§ **Data provided**:
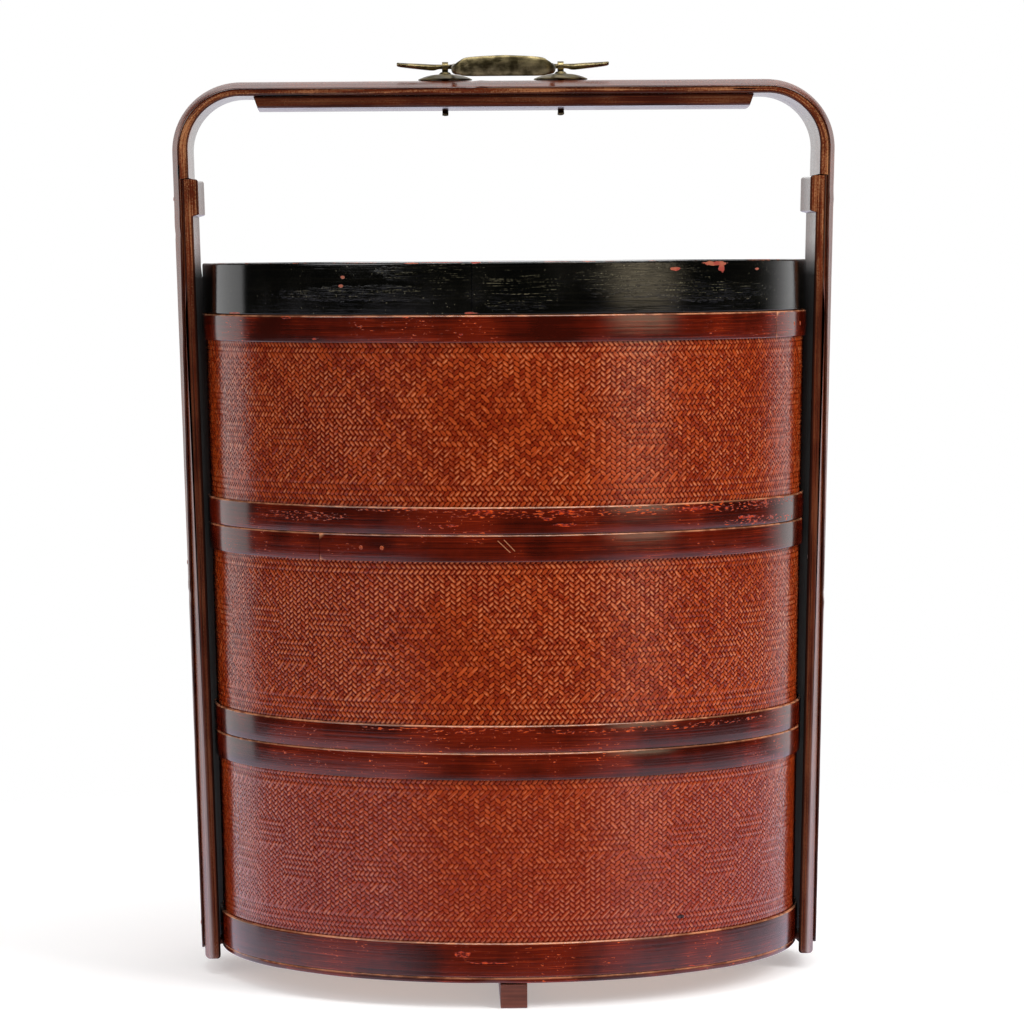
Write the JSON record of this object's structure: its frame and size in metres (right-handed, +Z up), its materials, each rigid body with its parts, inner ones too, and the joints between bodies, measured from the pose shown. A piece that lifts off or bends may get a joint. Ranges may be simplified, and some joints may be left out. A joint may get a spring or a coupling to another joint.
{
  "type": "tiered food basket",
  "caption": "Round tiered food basket: woven bamboo tiers with lapped hoops stack under a lid, carried in a bent bamboo frame with a folding brass handle.",
  "frame": {"origin": "on the floor, under the middle of the round body", "axes": "+Z up; the bail and the two legs span X; the front, where the brass handle lies folded, faces -Y"},
  "size_m": [0.4492, 0.4112, 0.6185],
  "materials": {
    "lacquered_bamboo": "bent split bamboo under worn brown-red lacquer, satin with glossy rounded faces",
    "hoop_lacquer": "bamboo strip under dark red-brown lacquer, worn through to orange and pale wood on its edges",
    "woven_splits": "fine twill weave of bamboo splits under red-orange lacquer",
    "plain_bamboo": "bare aged bamboo and wood, dull",
    "black_lacquer": "glossy black lacquer on a bent band, with small chips to red",
    "old_brass": "hammered brass with an olive-brown patina, brighter where hands rub",
    "peg_bamboo": "end grain of small bamboo pegs, orange-brown"
  },
  "bodies": {
    "frame": {"bail_strip": "lacquered_bamboo", "bail_splint": "lacquered_bamboo", "left_leg": "lacquered_bamboo", "right_leg": "lacquered_bamboo", "left_leg_pin_1": "peg_bamboo", "left_leg_pin_2": "peg_bamboo", "left_leg_pin_3": "peg_bamboo", "right_leg_pin_1": "peg_bamboo", "right_leg_pin_2": "peg_bamboo", "right_leg_pin_3": "peg_bamboo", "foot_rail": "plain_bamboo", "side_rail": "plain_bamboo", "rail_peg_1": "peg_bamboo", "rail_peg_2": "peg_bamboo", "rail_peg_3": "peg_bamboo", "left_rosette": "old_brass", "right_rosette": "old_brass", "left_eye_pin": "old_brass", "right_eye_pin": "old_brass"},
    "handle": {"brass_handle": "old_brass"},
    "bottom_tier": {"bottom_woven_wall": "woven_splits", "bottom_lining": "plain_bamboo", "bottom_top_hoop": "hoop_lacquer", "bottom_top_hoop_peg_1": "peg_bamboo", "bottom_top_hoop_peg_2": "peg_bamboo", "bottom_base_hoop": "hoop_lacquer", "bottom_base_hoop_peg_1": "peg_bamboo", "bottom_base_hoop_peg_2": "peg_bamboo", "bottom_foot_ring": "plain_bamboo", "bottom_floor_panel": "plain_bamboo", "bottom_floor_batten": "plain_bamboo"},
    "middle_tier": {"middle_woven_wall": "woven_splits", "middle_lining": "plain_bamboo", "middle_top_hoop": "hoop_lacquer", "middle_top_hoop_peg_1": "peg_bamboo", "middle_top_hoop_peg_2": "peg_bamboo", "middle_bottom_hoop": "hoop_lacquer", "middle_bottom_hoop_peg_1": "peg_bamboo", "middle_bottom_hoop_peg_2": "peg_bamboo", "middle_foot_ring": "plain_bamboo", "middle_floor_panel": "plain_bamboo", "middle_floor_batten": "plain_bamboo"},
    "top_tier": {"top_woven_wall": "woven_splits", "top_lining": "plain_bamboo", "top_top_hoop": "hoop_lacquer", "top_top_hoop_peg_1": "peg_bamboo", "top_top_hoop_peg_2": "peg_bamboo", "top_bottom_hoop": "hoop_lacquer", "top_bottom_hoop_peg_1": "peg_bamboo", "top_bottom_hoop_peg_2": "peg_bamboo", "top_foot_ring": "plain_bamboo", "top_floor_panel": "plain_bamboo", "top_floor_batten": "plain_bamboo"},
    "lid": {"lid_band": "black_lacquer", "lid_panel": "black_lacquer", "lid_lining": "plain_bamboo", "lid_batten": "plain_bamboo"}
  },
  "joints": [
    {"name": "handle_hinge", "type": "hinge", "parent": "frame", "child": "handle", "pos_m": [0, 0, 0.6125], "axis": [-1, 0, 0], "range_deg": [0, 180]},
    {"name": "bottom_tier_lift", "type": "slide", "parent": "frame", "child": "bottom_tier", "axis": [0, 0, 1], "range_m": [0, 0.01]},
    {"name": "middle_tier_lift", "type": "slide", "parent": "bottom_tier", "child": "middle_tier", "axis": [0, 0, 1], "range_m": [0, 0.012]},
    {"name": "top_tier_lift", "type": "slide", "parent": "middle_tier", "child": "top_tier", "axis": [0, 0, 1], "range_m": [0, 0.012]},
    {"name": "lid_lift", "type": "slide", "parent": "top_tier", "child": "lid", "axis": [0, 0, 1], "range_m": [0, 0.058]}
  ]
}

§ **Stated goal**: Please output the complete data exactly.

§ **Response for this exercise**:
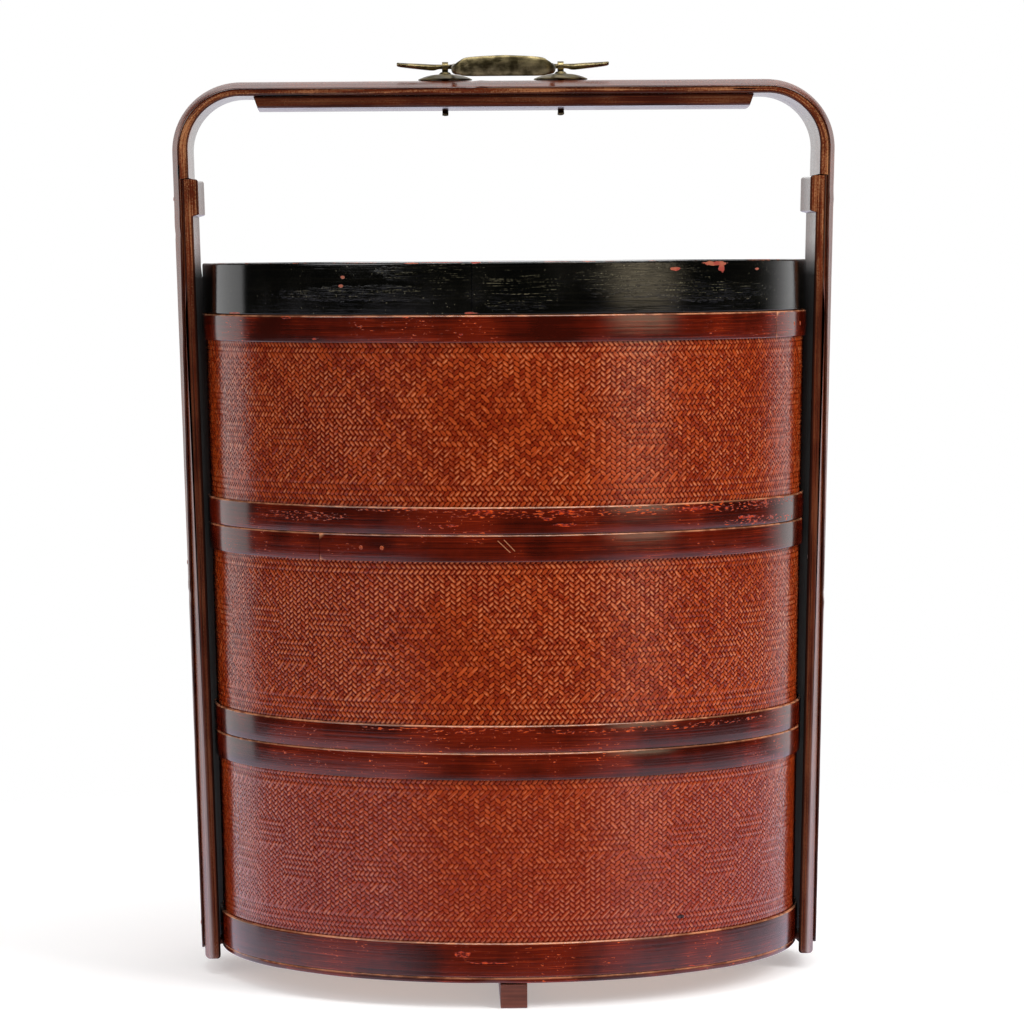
Write the JSON record of this object's structure: its frame and size in metres (right-handed, +Z up), its materials, each rigid body with its parts, inner ones too, and the joints between bodies, measured from the pose shown. A piece that lifts off or bends may get a joint. Ranges may be simplified, and some joints may be left out. A joint may get a spring or a coupling to another joint.
{
  "type": "tiered food basket",
  "caption": "Round tiered food basket: woven bamboo tiers with lapped hoops stack under a lid, carried in a bent bamboo frame with a folding brass handle.",
  "frame": {"origin": "on the floor, under the middle of the round body", "axes": "+Z up; the bail and the two legs span X; the front, where the brass handle lies folded, faces -Y"},
  "size_m": [0.4492, 0.4112, 0.6185],
  "materials": {
    "lacquered_bamboo": "bent split bamboo under worn brown-red lacquer, satin with glossy rounded faces",
    "hoop_lacquer": "bamboo strip under dark red-brown lacquer, worn through to orange and pale wood on its edges",
    "woven_splits": "fine twill weave of bamboo splits under red-orange lacquer",
    "plain_bamboo": "bare aged bamboo and wood, dull",
    "black_lacquer": "glossy black lacquer on a bent band, with small chips to red",
    "old_brass": "hammered brass with an olive-brown patina, brighter where hands rub",
    "peg_bamboo": "end grain of small bamboo pegs, orange-brown"
  },
  "bodies": {
    "frame": {"bail_strip": "lacquered_bamboo", "bail_splint": "lacquered_bamboo", "left_leg": "lacquered_bamboo", "right_leg": "lacquered_bamboo", "left_leg_pin_1": "peg_bamboo", "left_leg_pin_2": "peg_bamboo", "left_leg_pin_3": "peg_bamboo", "right_leg_pin_1": "peg_bamboo", "right_leg_pin_2": "peg_bamboo", "right_leg_pin_3": "peg_bamboo", "foot_rail": "plain_bamboo", "side_rail": "plain_bamboo", "rail_peg_1": "peg_bamboo", "rail_peg_2": "peg_bamboo", "rail_peg_3": "peg_bamboo", "left_rosette": "old_brass", "right_rosette": "old_brass", "left_eye_pin": "old_brass", "right_eye_pin": "old_brass"},
    "handle": {"brass_handle": "old_brass"},
    "bottom_tier": {"bottom_woven_wall": "woven_splits", "bottom_lining": "plain_bamboo", "bottom_top_hoop": "hoop_lacquer", "bottom_top_hoop_peg_1": "peg_bamboo", "bottom_top_hoop_peg_2": "peg_bamboo", "bottom_base_hoop": "hoop_lacquer", "bottom_base_hoop_peg_1": "peg_bamboo", "bottom_base_hoop_peg_2": "peg_bamboo", "bottom_foot_ring": "plain_bamboo", "bottom_floor_panel": "plain_bamboo", "bottom_floor_batten": "plain_bamboo"},
    "middle_tier": {"middle_woven_wall": "woven_splits", "middle_lining": "plain_bamboo", "middle_top_hoop": "hoop_lacquer", "middle_top_hoop_peg_1": "peg_bamboo", "middle_top_hoop_peg_2": "peg_bamboo", "middle_bottom_hoop": "hoop_lacquer", "middle_bottom_hoop_peg_1": "peg_bamboo", "middle_bottom_hoop_peg_2": "peg_bamboo", "middle_foot_ring": "plain_bamboo", "middle_floor_panel": "plain_bamboo", "middle_floor_batten": "plain_bamboo"},
    "top_tier": {"top_woven_wall": "woven_splits", "top_lining": "plain_bamboo", "top_top_hoop": "hoop_lacquer", "top_top_hoop_peg_1": "peg_bamboo", "top_top_hoop_peg_2": "peg_bamboo", "top_bottom_hoop": "hoop_lacquer", "top_bottom_hoop_peg_1": "peg_bamboo", "top_bottom_hoop_peg_2": "peg_bamboo", "top_foot_ring": "plain_bamboo", "top_floor_panel": "plain_bamboo", "top_floor_batten": "plain_bamboo"},
    "lid": {"lid_band": "black_lacquer", "lid_panel": "black_lacquer", "lid_lining": "plain_bamboo", "lid_batten": "plain_bamboo"}
  },
  "joints": [
    {"name": "handle_hinge", "type": "hinge", "parent": "frame", "child": "handle", "pos_m": [0, 0, 0.6125], "axis": [-1, 0, 0], "range_deg": [0, 180]},
    {"name": "bottom_tier_lift", "type": "slide", "parent": "frame", "child": "bottom_tier", "axis": [0, 0, 1], "range_m": [0, 0.01]},
    {"name": "middle_tier_lift", "type": "slide", "parent": "bottom_tier", "child": "middle_tier", "axis": [0, 0, 1], "range_m": [0, 0.012]},
    {"name": "top_tier_lift", "type": "slide", "parent": "middle_tier", "child": "top_tier", "axis": [0, 0, 1], "range_m": [0, 0.012]},
    {"name": "lid_lift", "type": "slide", "parent": "top_tier", "child": "lid", "axis": [0, 0, 1], "range_m": [0, 0.058]}
  ]
}